On the mechanism for the clustering of inertial particles in the inertial range of isotropic turbulence

In this talk, we consider the physical mechanism for the clustering of inertial particles in the inertial range of turbulence. By comparisons with DNS data we demonstrate that the mechanism in the theory of Zaichik \emph{et.al.} (Phys. Fluids. 19:113308, 2007) quantitatively describes the clustering of particles in the inertial range. We then analyze the theory for isotropic turbulence in the limit $Re_\lambda\to\infty$. For arbitrary $St$ (Stokes number), there exists a separation in the inertial range beyond which $St_r\ll1$, where $St_r$ is the Stokes number based on the eddy turnover timescale at separation $r$. The inertial-range clustering in this limit can be understood to be due to the preferential sampling of the coarse-grained velocity gradient tensor at that scale.
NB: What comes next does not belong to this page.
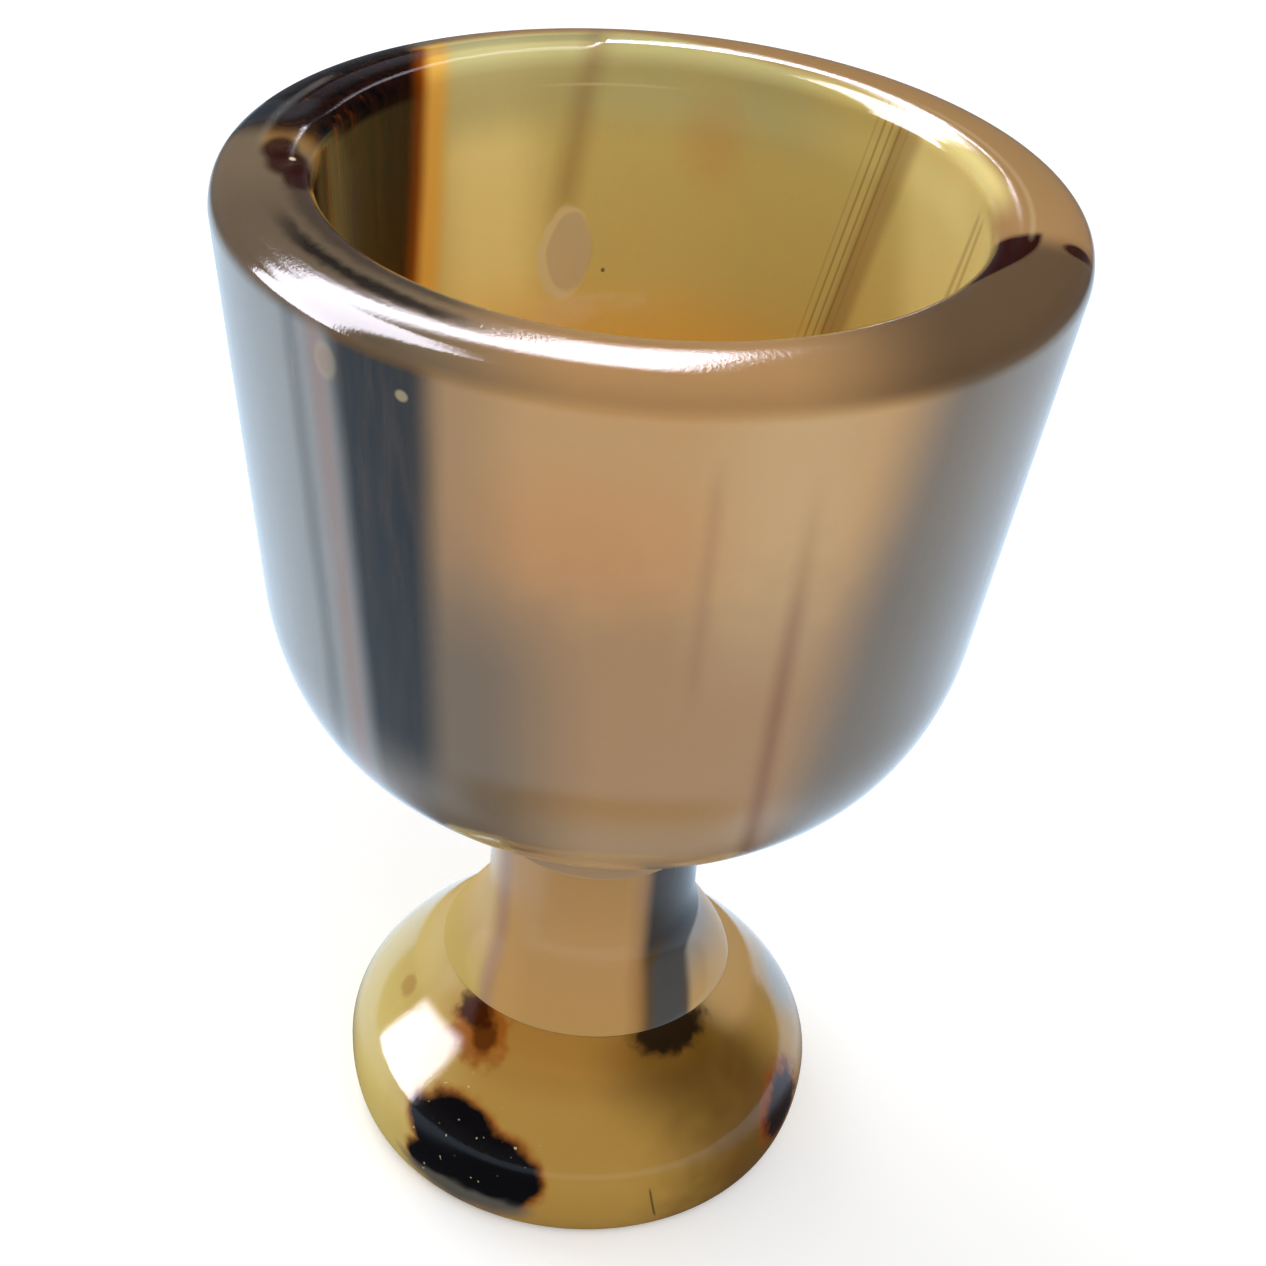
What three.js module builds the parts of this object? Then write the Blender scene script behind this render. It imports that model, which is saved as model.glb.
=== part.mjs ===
// A small stemmed drinking cup turned from polished horn, in millimetres.
// It stands on z = 0 with +Z up, and every piece is turned about the z axis.
// The stem carries a round tenon at each end. One tenon is glued into a blind socket
// under the bowl, the other into a blind socket in the crown of the foot.

import * as THREE from 'three';

// Foot, from the table up
const footEdgeHeight = 3.9; // table to the widest line of the foot
const footDomeRise = 7.8; // widest line to the shoulder that the stem stands on
const footDomeWidth = 5.55; // flared end of the stem to the widest line
const footEdgeTuck = 1.45; // widest line in to the edge that touches the table
const standingRingWidth = 2.6; // flat ring that the cup stands on
const baseHollow = 0.6; // depth of the shallow hollow inside the standing ring
const footFloor = 4.6; // horn left between that hollow and the lower socket

// Stem, between its two shoulders
const stemRadius = 6.3;
const stemLength = 10.1;
const flareWidth = 2.6; // how far the lower end spreads beyond the stem
const flareHeight = 6.2; // height over which it spreads
const upperTenonRadius = 3.2;
const lowerTenonRadius = 3.8;
const glueGap = 0.1; // room for glue around each tenon and beyond its end

// Bowl, from its lower shoulder up
const bossProud = 0.15; // how far the boss stands out past the stem
const bossHeight = 5.9; // lower shoulder to the lowest point of the belly
const bossFilletWidth = 2.8; // reach of the fillet between boss and belly
const bellyHeight = 11.8; // lowest point of the belly to the foot of the wall
const wallHeight = 23.4; // foot of the wall to the top of the lip
const wallTaper = 2.6; // how far the outer wall draws in on its way down
const wallThickness = 4.25; // at the foot of the wall
const tenonReach = 2.0; // how far the upper tenon passes the lowest point of the belly
const bowlFloor = 3.2; // horn left between the upper socket and the inside
const hollowRound = 9.2; // height over which the inside rounds from its floor into its wall

// Lip
const rimRadius = 22.5; // the cup's largest radius
const lipOuterWidth = 3.2; // outer wall to the highest line of the lip
const lipInnerWidth = 2.05; // highest line of the lip to the inner wall
const lipOuterDrop = 2.0; // height of the rounding outside that line
const lipInnerDrop = 1.2; // height of the rounding inside it

// Shapes of the curves: each handle as a share of the width or height it runs along
const lipEdgeShare = 0.7;
const lipTopShare = 0.72;
const bellySideShare = 0.69;
const bellyUnderShare = 0.43;
const hollowSideShare = 0.62;
const hollowFloorShare = 0.55;
const filletShare = 0.6;
const flareNeckShare = 0.5;
const flareFootWidthShare = 0.67;
const flareFootHeightShare = 0.51;
const domeTopWidthShare = 0.25;
const domeTopHeightShare = 0.275;
const domeSideShare = 0.42;
const footEdgeShare = 0.59;
const dishShare = 0.4;

// Fineness of the turned surfaces
const turnSteps = 64;
const curveSteps = 6;

// Sizes worked out from those above
const footHeight = footEdgeHeight + footDomeRise;
const flaredRadius = stemRadius + flareWidth;
const footRadius = flaredRadius + footDomeWidth;
const standRadius = footRadius - footEdgeTuck;
const hollowRadius = standRadius - standingRingWidth;
const lowerSocketFloor = baseHollow + footFloor;
const bowlSeat = footHeight + stemLength;
const bossRadius = stemRadius + bossProud;
const bellyLow = bowlSeat + bossHeight;
const upperSocketTop = bellyLow + tenonReach + glueGap;
const wallLow = bellyLow + bellyHeight;
const lipTop = wallLow + wallHeight;
const wallLowRadius = rimRadius - wallTaper;
const crownRadius = rimRadius - lipOuterWidth;
const mouthRadius = crownRadius - lipInnerWidth;
const hollowFloor = upperSocketTop + bowlFloor;
const hollowWallLow = hollowFloor + hollowRound;
const hollowLowRadius = wallLowRadius - wallThickness;

const hornAmber = { color: 0xb08a48, roughness: 0.22, metalness: 0 };
const hornTan = { color: 0xa98a66, roughness: 0.2, metalness: 0 };
const hornGrey = { color: 0x93826c, roughness: 0.2, metalness: 0 };

// The outline is drawn on a lathe's plan: radius across, height up. It starts and ends on the axis.
function turned(name, outline, finish) {
  const geometry = new THREE.LatheGeometry(outline.getPoints(curveSteps), turnSteps);
  geometry.rotateX(Math.PI / 2);
  const mesh = new THREE.Mesh(geometry, new THREE.MeshStandardMaterial(finish));
  mesh.name = name;
  return mesh;
}

// Domed disc with a flat shoulder and a socket on top, and a shallow hollow under it
function makeFoot() {
  const outline = new THREE.Path();
  outline.moveTo(0, baseHollow);
  outline.bezierCurveTo(
    hollowRadius * dishShare, baseHollow,
    hollowRadius - hollowRadius * dishShare, baseHollow * dishShare,
    hollowRadius, 0,
  );
  outline.lineTo(standRadius, 0);
  outline.bezierCurveTo(
    standRadius + footEdgeTuck * footEdgeShare, 0,
    footRadius, footEdgeHeight - footEdgeHeight * footEdgeShare,
    footRadius, footEdgeHeight,
  );
  outline.bezierCurveTo(
    footRadius, footEdgeHeight + footDomeRise * domeSideShare,
    flaredRadius + footDomeWidth * domeTopWidthShare, footHeight - footDomeRise * domeTopHeightShare,
    flaredRadius, footHeight,
  );
  outline.lineTo(lowerTenonRadius + glueGap, footHeight);
  outline.lineTo(lowerTenonRadius + glueGap, lowerSocketFloor);
  outline.lineTo(0, lowerSocketFloor);
  return turned('foot', outline, hornAmber);
}

// Column that spreads at its lower end, between a lower and an upper tenon
function makeStem() {
  const outline = new THREE.Path();
  outline.moveTo(0, lowerSocketFloor + glueGap);
  outline.lineTo(lowerTenonRadius, lowerSocketFloor + glueGap);
  outline.lineTo(lowerTenonRadius, footHeight);
  outline.lineTo(flaredRadius, footHeight);
  outline.bezierCurveTo(
    flaredRadius - flareWidth * flareFootWidthShare, footHeight + flareHeight * flareFootHeightShare,
    stemRadius, footHeight + flareHeight - flareHeight * flareNeckShare,
    stemRadius, footHeight + flareHeight,
  );
  outline.lineTo(stemRadius, bowlSeat);
  outline.lineTo(upperTenonRadius, bowlSeat);
  outline.lineTo(upperTenonRadius, upperSocketTop - glueGap);
  outline.lineTo(0, upperSocketTop - glueGap);
  return turned('stem', outline, hornTan);
}

// Thick-walled round-bottomed bowl on a short boss that takes the upper tenon
function makeBowl() {
  const outerHandle = bellyHeight * bellySideShare;
  const outerLean = outerHandle * wallTaper / wallHeight;
  const innerHandle = hollowRound * hollowSideShare;
  const innerLean = innerHandle * (mouthRadius - hollowLowRadius) / (lipTop - hollowWallLow);
  const bossEdge = bossRadius + bossFilletWidth;
  const outline = new THREE.Path();
  outline.moveTo(0, upperSocketTop);
  outline.lineTo(upperTenonRadius + glueGap, upperSocketTop);
  outline.lineTo(upperTenonRadius + glueGap, bowlSeat);
  outline.lineTo(bossRadius, bowlSeat);
  outline.bezierCurveTo(
    bossRadius, bowlSeat + bossHeight * filletShare,
    bossEdge - bossFilletWidth * filletShare, bellyLow,
    bossEdge, bellyLow,
  );
  outline.bezierCurveTo(
    bossEdge + (wallLowRadius - bossEdge) * bellyUnderShare, bellyLow,
    wallLowRadius - outerLean, wallLow - outerHandle,
    wallLowRadius, wallLow,
  );
  outline.lineTo(rimRadius, lipTop - lipOuterDrop);
  outline.bezierCurveTo(
    rimRadius, lipTop - lipOuterDrop + lipOuterDrop * lipEdgeShare,
    crownRadius + lipOuterWidth * lipTopShare, lipTop,
    crownRadius, lipTop,
  );
  outline.bezierCurveTo(
    crownRadius - lipInnerWidth * lipTopShare, lipTop,
    mouthRadius, lipTop - lipInnerDrop + lipInnerDrop * lipEdgeShare,
    mouthRadius, lipTop - lipInnerDrop,
  );
  outline.lineTo(hollowLowRadius, hollowWallLow);
  outline.bezierCurveTo(
    hollowLowRadius - innerLean, hollowWallLow - innerHandle,
    hollowLowRadius * hollowFloorShare, hollowFloor,
    0, hollowFloor,
  );
  return turned('bowl', outline, hornGrey);
}

const cup = new THREE.Group();
cup.name = 'stemmed_cup';
cup.add(makeFoot(), makeStem(), makeBowl());

export default cup;
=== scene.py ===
"""A small stemmed drinking cup turned from polished horn, dressed round its frame."""

import math

import bpy
from mathutils import Matrix, Vector
from mathutils.geometry import interpolate_bezier


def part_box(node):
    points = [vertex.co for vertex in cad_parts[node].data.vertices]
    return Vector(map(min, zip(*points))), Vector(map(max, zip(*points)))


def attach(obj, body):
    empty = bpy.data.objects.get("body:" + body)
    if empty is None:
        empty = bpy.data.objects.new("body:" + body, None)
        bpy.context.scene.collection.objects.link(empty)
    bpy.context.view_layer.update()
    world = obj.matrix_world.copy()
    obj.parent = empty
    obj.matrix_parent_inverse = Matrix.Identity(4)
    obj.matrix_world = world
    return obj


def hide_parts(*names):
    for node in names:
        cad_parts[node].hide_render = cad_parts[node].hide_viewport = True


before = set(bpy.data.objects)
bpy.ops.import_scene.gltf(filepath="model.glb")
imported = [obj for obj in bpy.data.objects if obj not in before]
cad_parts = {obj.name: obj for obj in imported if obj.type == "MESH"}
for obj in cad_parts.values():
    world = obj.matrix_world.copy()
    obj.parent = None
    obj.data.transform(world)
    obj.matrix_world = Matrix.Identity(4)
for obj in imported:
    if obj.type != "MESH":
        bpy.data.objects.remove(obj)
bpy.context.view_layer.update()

bl_info = {
    "name": "Horn Stemmed Cup",
    "version": (1, 0, 0),
    "blender": (4, 5, 0),
    "location": "View3D > Sidebar > Horn Cup",
    "description": "Turns a stemmed cup from three pieces of polished horn and stands it on a pale floor",
    "category": "Add Mesh",
}

MM = 0.001
SOFT_EDGE = 0.3
WHITE = (1, 1, 1, 1)


def length(name, description, size):
    """A length property, given in millimetres and kept in metres."""
    return bpy.props.FloatProperty(
        name=name, description=description, default=size * MM, min=0, unit="LENGTH", subtype="DISTANCE"
    )


def share(name, description, part):
    """A handle of a curve, as a share of the width or height that it runs along."""
    return bpy.props.FloatProperty(
        name=name, description=description, default=part, min=0, max=1, subtype="FACTOR"
    )


def angle(name, description, degrees):
    """An angle property, given in degrees."""
    return bpy.props.FloatProperty(
        name=name, description=description, default=math.radians(degrees), unit="ROTATION", subtype="ANGLE"
    )


def linear(red, green, blue):
    """A screen colour of 0 to 255 as the linear colour that shaders take."""
    parts = (part / 255 for part in (red, green, blue))
    return tuple(part / 12.92 if part <= 0.04045 else ((part + 0.055) / 1.055) ** 2.4 for part in parts)


def tint(name, description, red, green, blue):
    """A colour property, given as a screen colour of 0 to 255."""
    return bpy.props.FloatVectorProperty(
        name=name, description=description, default=linear(red, green, blue), min=0, max=1, subtype="COLOR"
    )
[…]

At smaller separations, there may be transitions to $St_r\sim 1$, where a path history symmetry breaking effect dominates the clustering mechanism, and in some cases $St_r\gg 1$, which implies ballistic behavior and a flat RDF. The scaling for each of these regimes is derived and compared to DNS, where applicable. Finally, we compare the results with the ``sweep-stick'' mechanism by Coleman and Vassilicos (Phys. Fluids 21:113301, 2009) and discuss the similarities and differences between the two theories.